There was an abundance of time. In real life, there’s always more things you want to do than things you can do, and cheap entertainment fills the gaps between busy schedules. While walking twelve hours a day, I had four options: music, audiobooks, my own thoughts, and those of other hikers. I replayed the highlight reels and cringiest moments of my life hundreds of times, and though I didn’t come up with any monumental realizations or reflections, it was nice to process the past and solidify the nature of me.

People were ephemeral and that made relationships beautiful. You would meet somebody you really liked at a water break and never see them again. Or they’d pop up at a grocery store in a random town a thousand miles later. Every so often you'd run into a trail register, where you sign your name for the people behind you and smile at old friends now far ahead.

We all had trail names. You couldn't come up with your own, it had to be bestowed by another hiker. Mine was Rockslide. On account of stepping on a loose rock and tumbling fifteen feet down the side of a mountain (those scars still haven’t healed). Some names were quite memorable—I hiked with a Shitwater in Oregon and split an Airbnb with Croquettes, who stuffed the crocs tied to the back of his pack full of snacks).

My best night was when my trail family ate mushrooms and night hiked across the Mojave Desert. I cried contemplating the beauty of the big dipper amidst the sand dunes.

My worst night was in Washington. A part of the PCT was closed because of wildfires, and the detour I planned involved miles of trails that had been long reclaimed by the forest. What followed was hours of bushwacking through thick brush, following the ghost of a game trail, getting stung by ground wasps. It wasn’t until 2am that I made it out of the woods back to a footpath.

The most beautiful stretch of trail was the high Sierra—the scent of cedarwood wafting through the air, midday plunges into alpine lakes, mountain vistas used as MacBook screensavers. Many evenings we slept under the light of a thousand stars, using our unpitched tents as tarps. Cold nights gave way to crisp mornings and warm afternoons. Long stretches of snow covered the mountain passes that we toiled to climb every day and glissaded down afterwards.

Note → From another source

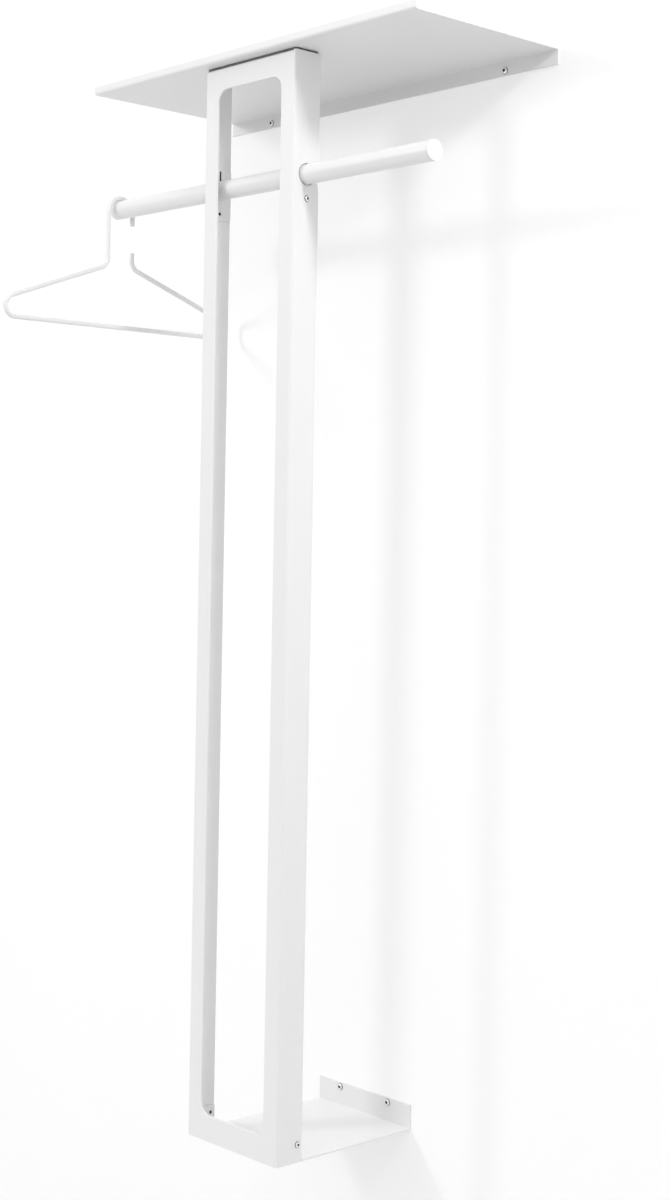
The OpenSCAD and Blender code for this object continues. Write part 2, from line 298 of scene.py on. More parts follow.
class Shader:
    """One material's node tree."""

    def __init__(self, tree, ending):
        self.tree = tree
        tree.nodes.clear()
        self.end = tree.nodes.new(ending)

    @classmethod
    def material(cls, name):
        made = bpy.data.materials.new(name)
        made.use_nodes = True
        shader = cls(made.node_tree, "ShaderNodeOutputMaterial")
        shader.made = made
        shader.coords = shader.add("ShaderNodeTexCoord", output="Object")
        return shader

    def add(self, kind, settings=None, sockets=None, output=0):
        """Adds a node, sets its settings and then its sockets, and gives one of its outputs."""
        node = self.tree.nodes.new(kind)
        for key, value in (settings or {}).items():
            setattr(node, key, value)
        for key, value in (sockets or {}).items():
            self.feed(node.inputs[key], value)
        return Value(self, node.outputs[output])

    def feed(self, socket, value):
        if isinstance(value, Value):
            self.tree.links.new(value.socket, socket)
        else:
            socket.default_value = value

    def noise(self, scale, detail):
        sockets = {"Vector": self.coords, "Scale": scale, "Detail": detail, "Roughness": 0.5}
        return self.add("ShaderNodeTexNoise", {}, sockets)

    def change(self, value, start, end, low, high, **settings):
        """A value that goes from low to high as another goes from start to end."""
        sockets = {"Value": value, "From Min": start, "From Max": end, "To Min": low, "To Max": high}
        return self.add("ShaderNodeMapRange", settings, sockets)

    def blend(self, share, first, second):
        """A colour between the first and the second."""
        return self.add("ShaderNodeMix", {"data_type": "RGBA"}, {0: share, 6: first, 7: second}, 2)

    def tint(self, base, share):
        """The colour base, darkened by the share."""
        settings = {"data_type": "RGBA", "blend_type": "MULTIPLY"}
        grey = self.add("ShaderNodeCombineColor", {}, {0: share, 1: share, 2: share})
        return self.add("ShaderNodeMix", settings, {0: 1.0, 6: (*base, 1.0), 7: grey}, 2)

    def bump(self, height, strength, distance, under=None):
        sockets = {"Height": height, "Strength": strength, "Distance": distance}
        if under:
            sockets["Normal"] = under
        return self.add("ShaderNodeBump", {}, sockets)

    def principled(self, **sockets):
        named = {key.replace("_", " "): value for key, value in sockets.items()}
        surface = self.add("ShaderNodeBsdfPrincipled", {}, named)
        self.feed(self.end.inputs["Surface"], surface)
        return self.made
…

In Yosemite, after Tuolumne meadows, was when all hell broke loose. Mosquitoes started to spawn. Existence was acceptance you’d be bit, even while wearing a coat of deet. The only escape was walking faster than they could fly. I became really good at sensing bites—if they were to feast on me, I made sure the price of their bloodmeal was their life. At night they would congregate in hundreds on the walls of my tent, and I’d entertain myself squishing them between the mesh.

It is in the small towns and rural stretches of country where the kindness of strangers lives on. Out there, people will pull over for a weary traveler with an outstretched thumb, driving the wrong way to drop you off in the right part of town. Strangers have welcomed me into their homes, served up home cooked meals, invited me to church bingo nights and barnyard get-togethers. One guy handed me a $20 bill outside a post office and told me to buy myself something nice. It’s hard to be kind in cities—there’s a surplus of need and a dearth of trust. And now, living in the most city of American cities, I’ve come to miss the kinship of man.

I’m especially proud of two things from the hike. The first is that I kept a continuous footpath from border to border. Most people don’t—they decide against walking alongside a major highway to reroute from a fire closure, or skip around sections to reunite with friends. After a certain point when the novelty wears off and it becomes a matter of will to finish, it’s tempting to take shortcuts.

The second is that I didn’t lose much weight. Early on, I met a previous hiker who had to quit a third of the way in since his body began to consume itself. Hiking thirty miles a day is really calorically intensive. I made sure to eat 5000 calories a day, with my primary food groups being candy bars, olive oil shooters, oreos, and Knorr’s rice sides. Lunches were rough—the typical lunch was a tortilla wrap, a block of cheese, and some plant based ham if available. I gained a profound respect for the longevity of cheese; I carried cheddar for several days in hundred degree temps and it never went bad.

Now that I’m in New York, whenever I tell folks about the hike, the first thing they always ask is why I did it. I have a hard time answering. There’s some intangible beauty to life on trail that attracted me, that I still crave. Perhaps it’s along the lines of what Thoreau said two hundred years ago:

"I went to the woods because I wished to live deliberately, to front only the essential facts of life, and see if I could not learn what it had to teach, and not, when I came to die, discover that I had not lived."